Consider starting with a smaller set of drives rather than going for the full haul. You said you had 5TB of data right now. Why not start with 4 or 5 x 2TB to give you 6/8TB. Raid arrays are completely limited by the smallest drive so you should be aiming to minimize the number of drives you'd have to change to see a decent capacity increase. Additionally postponing the purchase of capacity means the drives will be cheaper per GB.

5) Doesn't seem unreasonable but I have no idea about the value of the data you are trying to protect. It might be overkill or possibly not enough! Had you considered having this secondary NAS in another location to reduce the impact of theft / fire or flood damage? It's always good to ask yourself "is this data worth the effort" when considering data protection to prevent choosing the wrong solution.
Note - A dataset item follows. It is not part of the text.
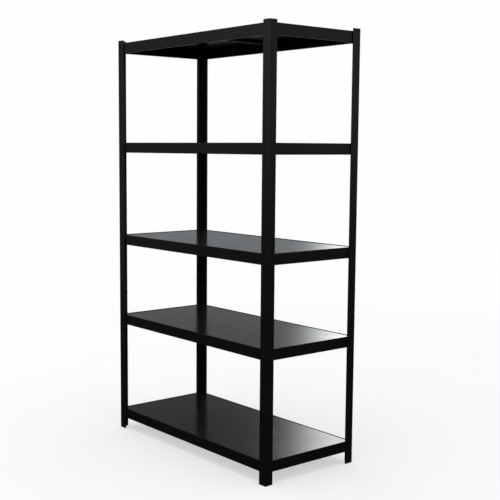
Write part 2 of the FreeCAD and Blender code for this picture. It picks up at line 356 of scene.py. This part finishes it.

6) I'd just pick up another RAID card when the need arises. I'm unsure of the performance implications of a filesystem spanning two separate raid cards.

7) You might want to consider picking up green drives. I'd always recommend that you buy drives from different manufacturers to reduce the chance of drives failing at the same time.
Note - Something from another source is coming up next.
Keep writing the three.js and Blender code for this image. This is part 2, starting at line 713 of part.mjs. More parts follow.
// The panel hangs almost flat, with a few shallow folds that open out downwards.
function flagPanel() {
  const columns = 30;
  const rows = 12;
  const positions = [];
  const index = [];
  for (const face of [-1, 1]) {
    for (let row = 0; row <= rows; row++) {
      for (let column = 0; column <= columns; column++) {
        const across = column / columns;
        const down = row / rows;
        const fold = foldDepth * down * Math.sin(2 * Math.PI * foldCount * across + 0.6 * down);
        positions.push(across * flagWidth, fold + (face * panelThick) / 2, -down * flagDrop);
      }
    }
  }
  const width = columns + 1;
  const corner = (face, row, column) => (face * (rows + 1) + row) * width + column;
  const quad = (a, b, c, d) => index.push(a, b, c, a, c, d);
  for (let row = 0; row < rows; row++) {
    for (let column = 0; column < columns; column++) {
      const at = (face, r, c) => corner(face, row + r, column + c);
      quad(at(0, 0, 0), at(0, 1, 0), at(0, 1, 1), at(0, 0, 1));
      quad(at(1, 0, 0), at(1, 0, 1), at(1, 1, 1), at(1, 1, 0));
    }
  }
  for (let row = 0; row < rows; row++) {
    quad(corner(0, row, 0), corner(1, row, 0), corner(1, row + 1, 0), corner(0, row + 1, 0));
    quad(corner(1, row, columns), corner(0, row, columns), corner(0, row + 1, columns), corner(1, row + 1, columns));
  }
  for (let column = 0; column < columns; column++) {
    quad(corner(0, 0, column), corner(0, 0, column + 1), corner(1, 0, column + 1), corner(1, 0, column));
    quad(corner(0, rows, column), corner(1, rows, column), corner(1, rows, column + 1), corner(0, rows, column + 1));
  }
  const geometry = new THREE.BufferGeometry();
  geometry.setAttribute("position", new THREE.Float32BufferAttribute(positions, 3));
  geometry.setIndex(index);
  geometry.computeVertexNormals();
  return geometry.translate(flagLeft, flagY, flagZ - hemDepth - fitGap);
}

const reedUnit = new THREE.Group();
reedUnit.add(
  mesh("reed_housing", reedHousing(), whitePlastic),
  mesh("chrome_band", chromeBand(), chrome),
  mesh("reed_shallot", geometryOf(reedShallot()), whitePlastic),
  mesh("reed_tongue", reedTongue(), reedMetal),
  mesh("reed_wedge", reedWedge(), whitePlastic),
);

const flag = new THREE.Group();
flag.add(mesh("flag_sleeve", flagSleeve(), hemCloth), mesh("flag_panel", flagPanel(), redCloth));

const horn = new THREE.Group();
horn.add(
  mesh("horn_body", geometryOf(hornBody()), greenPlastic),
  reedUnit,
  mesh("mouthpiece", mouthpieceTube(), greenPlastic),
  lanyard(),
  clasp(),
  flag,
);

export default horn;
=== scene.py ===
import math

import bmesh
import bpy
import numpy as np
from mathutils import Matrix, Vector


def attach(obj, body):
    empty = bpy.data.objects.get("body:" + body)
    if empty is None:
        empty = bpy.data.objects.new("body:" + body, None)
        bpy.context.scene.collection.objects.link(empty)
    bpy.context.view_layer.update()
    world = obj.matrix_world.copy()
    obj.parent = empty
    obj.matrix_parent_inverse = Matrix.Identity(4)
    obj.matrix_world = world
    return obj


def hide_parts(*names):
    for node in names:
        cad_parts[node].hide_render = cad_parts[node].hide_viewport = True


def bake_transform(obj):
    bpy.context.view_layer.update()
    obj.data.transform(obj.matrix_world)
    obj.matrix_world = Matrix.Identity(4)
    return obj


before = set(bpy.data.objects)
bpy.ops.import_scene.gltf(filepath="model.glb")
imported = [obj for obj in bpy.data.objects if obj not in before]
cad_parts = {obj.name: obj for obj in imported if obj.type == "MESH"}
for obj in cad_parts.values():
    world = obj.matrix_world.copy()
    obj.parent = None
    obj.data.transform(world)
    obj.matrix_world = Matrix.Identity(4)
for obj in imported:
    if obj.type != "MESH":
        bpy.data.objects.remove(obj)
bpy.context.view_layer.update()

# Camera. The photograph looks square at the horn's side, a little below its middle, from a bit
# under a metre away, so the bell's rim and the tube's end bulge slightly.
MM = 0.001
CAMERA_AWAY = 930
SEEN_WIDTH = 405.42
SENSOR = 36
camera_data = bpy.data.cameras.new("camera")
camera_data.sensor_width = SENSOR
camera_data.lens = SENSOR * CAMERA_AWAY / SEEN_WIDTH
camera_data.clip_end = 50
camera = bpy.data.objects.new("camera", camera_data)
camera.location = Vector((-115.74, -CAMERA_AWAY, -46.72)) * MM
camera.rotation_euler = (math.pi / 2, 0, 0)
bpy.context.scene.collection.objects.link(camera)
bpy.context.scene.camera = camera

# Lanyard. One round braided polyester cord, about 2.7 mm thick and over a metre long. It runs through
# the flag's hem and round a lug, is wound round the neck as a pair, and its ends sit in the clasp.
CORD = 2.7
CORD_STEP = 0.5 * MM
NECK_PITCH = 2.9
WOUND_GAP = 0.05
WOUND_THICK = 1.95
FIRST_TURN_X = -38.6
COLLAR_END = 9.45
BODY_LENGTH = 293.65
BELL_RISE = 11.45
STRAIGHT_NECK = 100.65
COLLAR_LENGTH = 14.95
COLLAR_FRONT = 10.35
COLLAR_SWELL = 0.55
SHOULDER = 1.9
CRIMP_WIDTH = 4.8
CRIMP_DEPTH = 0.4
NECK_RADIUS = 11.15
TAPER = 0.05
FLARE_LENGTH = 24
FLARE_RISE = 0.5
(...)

I'd recommend you don't install the OS on the storage array you are creating. Have another disk with the OS on it. It simplifies things somewhat.

Whilst it might seem like a good idea to use older components you should consider the power draw, heat and life expectancy. The PSU is far too overpowered for this system and will not operate efficiently at lower wattages. I'd consider only using 4GB of RAM for power consumption reasons. I'm assuming you have a GPU for this system but will remove it when you've got the system set up?
 

F4RR4R

Distinguished
Sep 4, 2009
12
0
18,510
Thanks so much for the thought out responses! You gave me a ton to think about. Gonna go do some more research now. :)

 

mackintire

Distinguished
Dec 8, 2005
20
0
18,510
ZFS needs the drives to be JBOD. If you want to make ZFS faster add more RAM and or a SSD drive to the mix.

ZFS can use the SSD as high speed cache. I know this from the high end Solaris configurations I've seen. I am not sure how FreeNAS is setup to implement it just yet.

Also I would never use WD green drives in any RAID of any form. The performance is terrible and they are known to self destruct under RAID 5, or RAID 6


FreeNAS suggests a minimum of 6GB of RAM for ZFS storage. 12-16GB of Ram would be better. It doesn't have to be low latency, just make sure it passes Memtest + tests 3, 5 and 7 before using it.

Anyhow. ZFS also supports deduplication compression and a pile of other valuable storage related features.